Brief: Your task is to quote the material that follows, in full and exactly.
____ Stored records
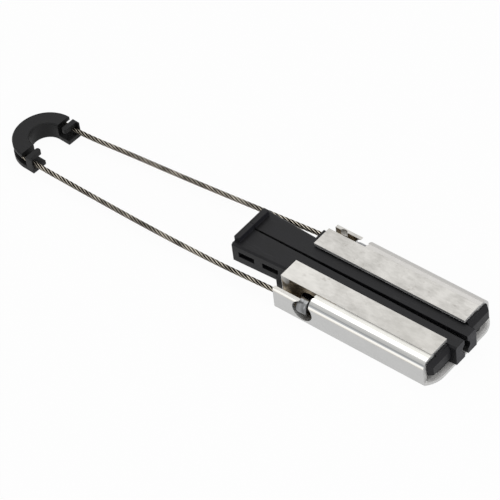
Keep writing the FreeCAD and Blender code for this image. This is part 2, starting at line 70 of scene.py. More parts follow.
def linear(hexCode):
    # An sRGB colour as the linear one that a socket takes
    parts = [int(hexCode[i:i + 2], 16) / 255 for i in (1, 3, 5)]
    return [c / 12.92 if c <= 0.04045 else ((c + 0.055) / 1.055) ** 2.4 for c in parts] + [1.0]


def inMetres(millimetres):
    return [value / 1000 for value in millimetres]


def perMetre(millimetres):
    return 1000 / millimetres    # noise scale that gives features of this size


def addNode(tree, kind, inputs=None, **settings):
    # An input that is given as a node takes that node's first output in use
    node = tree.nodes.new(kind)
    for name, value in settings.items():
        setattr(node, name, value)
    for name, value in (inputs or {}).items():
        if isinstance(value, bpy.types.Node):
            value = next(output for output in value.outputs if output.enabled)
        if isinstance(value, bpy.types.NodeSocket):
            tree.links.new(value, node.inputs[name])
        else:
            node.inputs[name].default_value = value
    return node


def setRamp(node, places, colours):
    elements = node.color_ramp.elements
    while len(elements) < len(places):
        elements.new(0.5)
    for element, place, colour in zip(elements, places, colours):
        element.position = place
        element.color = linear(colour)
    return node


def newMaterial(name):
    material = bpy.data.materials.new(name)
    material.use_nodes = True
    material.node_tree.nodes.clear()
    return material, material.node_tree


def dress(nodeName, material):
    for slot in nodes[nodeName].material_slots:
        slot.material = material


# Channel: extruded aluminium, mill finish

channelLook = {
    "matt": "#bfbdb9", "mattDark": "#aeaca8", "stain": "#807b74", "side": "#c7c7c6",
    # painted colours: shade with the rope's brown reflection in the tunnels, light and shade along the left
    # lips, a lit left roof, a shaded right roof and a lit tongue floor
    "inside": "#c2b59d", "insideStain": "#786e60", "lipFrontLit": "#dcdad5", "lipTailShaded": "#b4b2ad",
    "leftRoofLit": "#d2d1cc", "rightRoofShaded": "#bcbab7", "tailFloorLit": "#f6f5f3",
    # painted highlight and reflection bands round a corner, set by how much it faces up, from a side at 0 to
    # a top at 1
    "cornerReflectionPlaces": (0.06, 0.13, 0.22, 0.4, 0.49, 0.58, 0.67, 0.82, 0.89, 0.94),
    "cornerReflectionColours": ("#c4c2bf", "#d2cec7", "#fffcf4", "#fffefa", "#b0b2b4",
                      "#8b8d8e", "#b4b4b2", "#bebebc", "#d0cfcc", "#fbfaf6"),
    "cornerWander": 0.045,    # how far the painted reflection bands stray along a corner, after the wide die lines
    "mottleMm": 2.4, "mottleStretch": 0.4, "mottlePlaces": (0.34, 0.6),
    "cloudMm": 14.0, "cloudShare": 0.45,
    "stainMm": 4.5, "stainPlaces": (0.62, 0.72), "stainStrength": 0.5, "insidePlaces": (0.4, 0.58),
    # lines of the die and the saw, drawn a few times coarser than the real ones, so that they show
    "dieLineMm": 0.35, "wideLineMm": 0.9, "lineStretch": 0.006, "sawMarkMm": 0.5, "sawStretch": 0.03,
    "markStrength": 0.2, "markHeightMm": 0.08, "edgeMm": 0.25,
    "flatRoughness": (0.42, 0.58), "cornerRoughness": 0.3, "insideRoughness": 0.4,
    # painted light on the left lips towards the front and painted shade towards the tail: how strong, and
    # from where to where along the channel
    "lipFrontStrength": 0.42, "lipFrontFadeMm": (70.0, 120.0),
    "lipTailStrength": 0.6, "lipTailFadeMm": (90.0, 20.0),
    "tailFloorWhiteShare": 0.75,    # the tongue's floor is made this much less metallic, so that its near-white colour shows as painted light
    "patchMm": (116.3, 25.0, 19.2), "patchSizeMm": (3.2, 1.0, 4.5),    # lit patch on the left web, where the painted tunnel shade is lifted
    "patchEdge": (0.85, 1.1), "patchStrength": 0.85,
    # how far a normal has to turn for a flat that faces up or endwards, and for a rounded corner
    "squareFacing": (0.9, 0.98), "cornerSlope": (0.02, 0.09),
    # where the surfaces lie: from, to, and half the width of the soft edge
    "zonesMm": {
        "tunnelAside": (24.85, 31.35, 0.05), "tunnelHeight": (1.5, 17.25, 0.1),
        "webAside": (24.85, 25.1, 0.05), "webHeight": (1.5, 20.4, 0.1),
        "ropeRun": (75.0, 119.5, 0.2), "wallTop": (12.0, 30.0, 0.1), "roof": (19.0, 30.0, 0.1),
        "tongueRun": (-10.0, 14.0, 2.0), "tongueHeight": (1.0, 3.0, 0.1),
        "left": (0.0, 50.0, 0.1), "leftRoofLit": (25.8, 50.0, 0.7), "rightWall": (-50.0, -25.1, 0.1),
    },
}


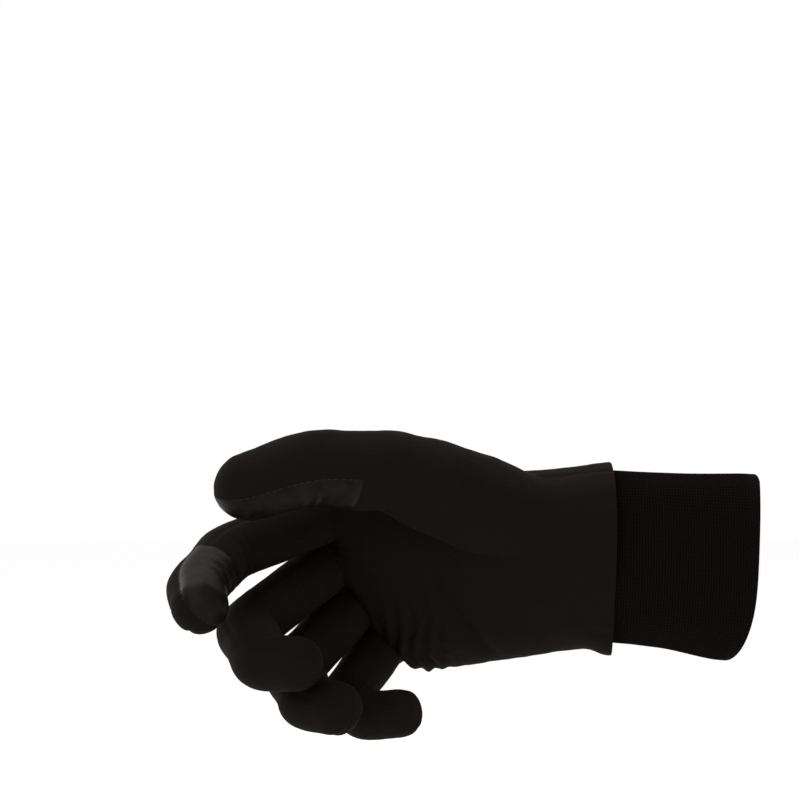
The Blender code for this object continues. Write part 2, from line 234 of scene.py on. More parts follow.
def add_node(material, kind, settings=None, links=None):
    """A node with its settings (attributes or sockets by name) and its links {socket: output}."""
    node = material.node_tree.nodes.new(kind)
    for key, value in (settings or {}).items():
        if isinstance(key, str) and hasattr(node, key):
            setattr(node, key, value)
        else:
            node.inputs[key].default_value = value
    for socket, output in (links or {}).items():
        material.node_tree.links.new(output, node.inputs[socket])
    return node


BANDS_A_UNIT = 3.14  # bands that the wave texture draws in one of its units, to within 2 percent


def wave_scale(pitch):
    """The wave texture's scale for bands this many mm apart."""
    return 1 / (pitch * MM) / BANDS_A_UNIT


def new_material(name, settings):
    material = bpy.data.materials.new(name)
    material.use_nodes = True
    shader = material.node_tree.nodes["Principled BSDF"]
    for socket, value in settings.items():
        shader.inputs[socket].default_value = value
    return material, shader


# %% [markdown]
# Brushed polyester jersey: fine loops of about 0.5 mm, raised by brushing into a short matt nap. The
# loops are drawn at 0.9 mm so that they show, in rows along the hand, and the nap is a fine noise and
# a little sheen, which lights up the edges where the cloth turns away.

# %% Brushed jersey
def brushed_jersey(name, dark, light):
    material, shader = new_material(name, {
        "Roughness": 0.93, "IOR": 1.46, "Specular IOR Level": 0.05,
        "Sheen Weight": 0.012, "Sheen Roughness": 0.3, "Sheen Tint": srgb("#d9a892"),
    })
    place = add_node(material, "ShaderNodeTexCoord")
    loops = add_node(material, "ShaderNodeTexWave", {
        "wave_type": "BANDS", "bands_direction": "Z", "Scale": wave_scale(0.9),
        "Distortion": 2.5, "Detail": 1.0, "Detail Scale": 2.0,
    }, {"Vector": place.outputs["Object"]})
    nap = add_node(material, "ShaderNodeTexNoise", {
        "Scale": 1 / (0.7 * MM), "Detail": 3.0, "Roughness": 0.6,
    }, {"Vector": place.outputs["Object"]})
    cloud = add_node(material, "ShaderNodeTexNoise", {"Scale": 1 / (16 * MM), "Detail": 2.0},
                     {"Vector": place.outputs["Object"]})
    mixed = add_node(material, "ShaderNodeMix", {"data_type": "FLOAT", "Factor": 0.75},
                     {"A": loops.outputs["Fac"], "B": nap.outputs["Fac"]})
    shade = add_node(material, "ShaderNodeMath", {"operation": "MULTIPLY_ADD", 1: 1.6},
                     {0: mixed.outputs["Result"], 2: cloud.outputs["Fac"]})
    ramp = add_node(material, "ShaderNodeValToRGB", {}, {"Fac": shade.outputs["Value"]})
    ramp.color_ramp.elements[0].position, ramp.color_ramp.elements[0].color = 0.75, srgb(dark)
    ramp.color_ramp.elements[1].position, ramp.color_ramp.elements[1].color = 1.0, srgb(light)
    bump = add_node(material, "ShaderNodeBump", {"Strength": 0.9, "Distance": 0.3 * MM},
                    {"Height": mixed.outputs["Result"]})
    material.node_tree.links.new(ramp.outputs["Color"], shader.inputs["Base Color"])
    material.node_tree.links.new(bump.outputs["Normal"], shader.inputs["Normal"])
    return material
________
Exercise result:
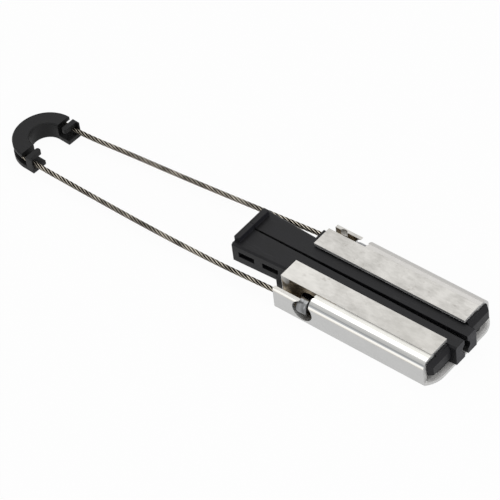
Keep writing the FreeCAD and Blender code for this image. This is part 2, starting at line 70 of scene.py. More parts follow.
def linear(hexCode):
    # An sRGB colour as the linear one that a socket takes
    parts = [int(hexCode[i:i + 2], 16) / 255 for i in (1, 3, 5)]
    return [c / 12.92 if c <= 0.04045 else ((c + 0.055) / 1.055) ** 2.4 for c in parts] + [1.0]


def inMetres(millimetres):
    return [value / 1000 for value in millimetres]


def perMetre(millimetres):
    return 1000 / millimetres    # noise scale that gives features of this size


def addNode(tree, kind, inputs=None, **settings):
    # An input that is given as a node takes that node's first output in use
    node = tree.nodes.new(kind)
    for name, value in settings.items():
        setattr(node, name, value)
    for name, value in (inputs or {}).items():
        if isinstance(value, bpy.types.Node):
            value = next(output for output in value.outputs if output.enabled)
        if isinstance(value, bpy.types.NodeSocket):
            tree.links.new(value, node.inputs[name])
        else:
            node.inputs[name].default_value = value
    return node


def setRamp(node, places, colours):
    elements = node.color_ramp.elements
    while len(elements) < len(places):
        elements.new(0.5)
    for element, place, colour in zip(elements, places, colours):
        element.position = place
        element.color = linear(colour)
    return node


def newMaterial(name):
    material = bpy.data.materials.new(name)
    material.use_nodes = True
    material.node_tree.nodes.clear()
    return material, material.node_tree


def dress(nodeName, material):
    for slot in nodes[nodeName].material_slots:
        slot.material = material


# Channel: extruded aluminium, mill finish

channelLook = {
    "matt": "#bfbdb9", "mattDark": "#aeaca8", "stain": "#807b74", "side": "#c7c7c6",
    # painted colours: shade with the rope's brown reflection in the tunnels, light and shade along the left
    # lips, a lit left roof, a shaded right roof and a lit tongue floor
    "inside": "#c2b59d", "insideStain": "#786e60", "lipFrontLit": "#dcdad5", "lipTailShaded": "#b4b2ad",
    "leftRoofLit": "#d2d1cc", "rightRoofShaded": "#bcbab7", "tailFloorLit": "#f6f5f3",
    # painted highlight and reflection bands round a corner, set by how much it faces up, from a side at 0 to
    # a top at 1
    "cornerReflectionPlaces": (0.06, 0.13, 0.22, 0.4, 0.49, 0.58, 0.67, 0.82, 0.89, 0.94),
    "cornerReflectionColours": ("#c4c2bf", "#d2cec7", "#fffcf4", "#fffefa", "#b0b2b4",
                      "#8b8d8e", "#b4b4b2", "#bebebc", "#d0cfcc", "#fbfaf6"),
    "cornerWander": 0.045,    # how far the painted reflection bands stray along a corner, after the wide die lines
    "mottleMm": 2.4, "mottleStretch": 0.4, "mottlePlaces": (0.34, 0.6),
    "cloudMm": 14.0, "cloudShare": 0.45,
    "stainMm": 4.5, "stainPlaces": (0.62, 0.72), "stainStrength": 0.5, "insidePlaces": (0.4, 0.58),
    # lines of the die and the saw, drawn a few times coarser than the real ones, so that they show
    "dieLineMm": 0.35, "wideLineMm": 0.9, "lineStretch": 0.006, "sawMarkMm": 0.5, "sawStretch": 0.03,
    "markStrength": 0.2, "markHeightMm": 0.08, "edgeMm": 0.25,
    "flatRoughness": (0.42, 0.58), "cornerRoughness": 0.3, "insideRoughness": 0.4,
    # painted light on the left lips towards the front and painted shade towards the tail: how strong, and
    # from where to where along the channel
    "lipFrontStrength": 0.42, "lipFrontFadeMm": (70.0, 120.0),
    "lipTailStrength": 0.6, "lipTailFadeMm": (90.0, 20.0),
    "tailFloorWhiteShare": 0.75,    # the tongue's floor is made this much less metallic, so that its near-white colour shows as painted light
    "patchMm": (116.3, 25.0, 19.2), "patchSizeMm": (3.2, 1.0, 4.5),    # lit patch on the left web, where the painted tunnel shade is lifted
    "patchEdge": (0.85, 1.1), "patchStrength": 0.85,
    # how far a normal has to turn for a flat that faces up or endwards, and for a rounded corner
    "squareFacing": (0.9, 0.98), "cornerSlope": (0.02, 0.09),
    # where the surfaces lie: from, to, and half the width of the soft edge
    "zonesMm": {
        "tunnelAside": (24.85, 31.35, 0.05), "tunnelHeight": (1.5, 17.25, 0.1),
        "webAside": (24.85, 25.1, 0.05), "webHeight": (1.5, 20.4, 0.1),
        "ropeRun": (75.0, 119.5, 0.2), "wallTop": (12.0, 30.0, 0.1), "roof": (19.0, 30.0, 0.1),
        "tongueRun": (-10.0, 14.0, 2.0), "tongueHeight": (1.0, 3.0, 0.1),
        "left": (0.0, 50.0, 0.1), "leftRoofLit": (25.8, 50.0, 0.7), "rightWall": (-50.0, -25.1, 0.1),
    },
}


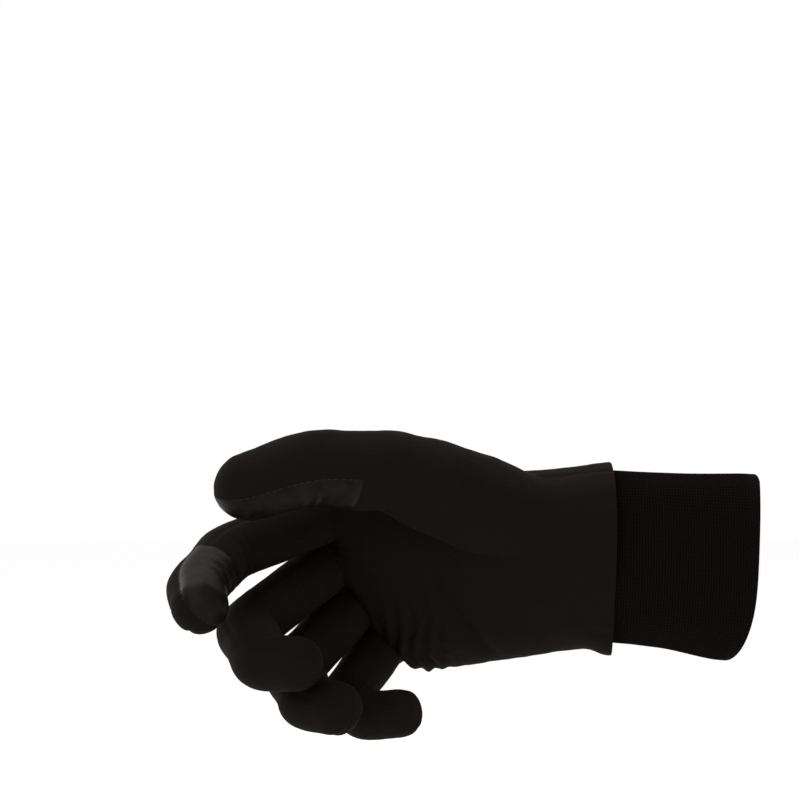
The Blender code for this object continues. Write part 2, from line 234 of scene.py on. More parts follow.
def add_node(material, kind, settings=None, links=None):
    """A node with its settings (attributes or sockets by name) and its links {socket: output}."""
    node = material.node_tree.nodes.new(kind)
    for key, value in (settings or {}).items():
        if isinstance(key, str) and hasattr(node, key):
            setattr(node, key, value)
        else:
            node.inputs[key].default_value = value
    for socket, output in (links or {}).items():
        material.node_tree.links.new(output, node.inputs[socket])
    return node


BANDS_A_UNIT = 3.14  # bands that the wave texture draws in one of its units, to within 2 percent


def wave_scale(pitch):
    """The wave texture's scale for bands this many mm apart."""
    return 1 / (pitch * MM) / BANDS_A_UNIT


def new_material(name, settings):
    material = bpy.data.materials.new(name)
    material.use_nodes = True
    shader = material.node_tree.nodes["Principled BSDF"]
    for socket, value in settings.items():
        shader.inputs[socket].default_value = value
    return material, shader


# %% [markdown]
# Brushed polyester jersey: fine loops of about 0.5 mm, raised by brushing into a short matt nap. The
# loops are drawn at 0.9 mm so that they show, in rows along the hand, and the nap is a fine noise and
# a little sheen, which lights up the edges where the cloth turns away.

# %% Brushed jersey
def brushed_jersey(name, dark, light):
    material, shader = new_material(name, {
        "Roughness": 0.93, "IOR": 1.46, "Specular IOR Level": 0.05,
        "Sheen Weight": 0.012, "Sheen Roughness": 0.3, "Sheen Tint": srgb("#d9a892"),
    })
    place = add_node(material, "ShaderNodeTexCoord")
    loops = add_node(material, "ShaderNodeTexWave", {
        "wave_type": "BANDS", "bands_direction": "Z", "Scale": wave_scale(0.9),
        "Distortion": 2.5, "Detail": 1.0, "Detail Scale": 2.0,
    }, {"Vector": place.outputs["Object"]})
    nap = add_node(material, "ShaderNodeTexNoise", {
        "Scale": 1 / (0.7 * MM), "Detail": 3.0, "Roughness": 0.6,
    }, {"Vector": place.outputs["Object"]})
    cloud = add_node(material, "ShaderNodeTexNoise", {"Scale": 1 / (16 * MM), "Detail": 2.0},
                     {"Vector": place.outputs["Object"]})
    mixed = add_node(material, "ShaderNodeMix", {"data_type": "FLOAT", "Factor": 0.75},
                     {"A": loops.outputs["Fac"], "B": nap.outputs["Fac"]})
    shade = add_node(material, "ShaderNodeMath", {"operation": "MULTIPLY_ADD", 1: 1.6},
                     {0: mixed.outputs["Result"], 2: cloud.outputs["Fac"]})
    ramp = add_node(material, "ShaderNodeValToRGB", {}, {"Fac": shade.outputs["Value"]})
    ramp.color_ramp.elements[0].position, ramp.color_ramp.elements[0].color = 0.75, srgb(dark)
    ramp.color_ramp.elements[1].position, ramp.color_ramp.elements[1].color = 1.0, srgb(light)
    bump = add_node(material, "ShaderNodeBump", {"Strength": 0.9, "Distance": 0.3 * MM},
                    {"Height": mixed.outputs["Result"]})
    material.node_tree.links.new(ramp.outputs["Color"], shader.inputs["Base Color"])
    material.node_tree.links.new(bump.outputs["Normal"], shader.inputs["Normal"])
    return material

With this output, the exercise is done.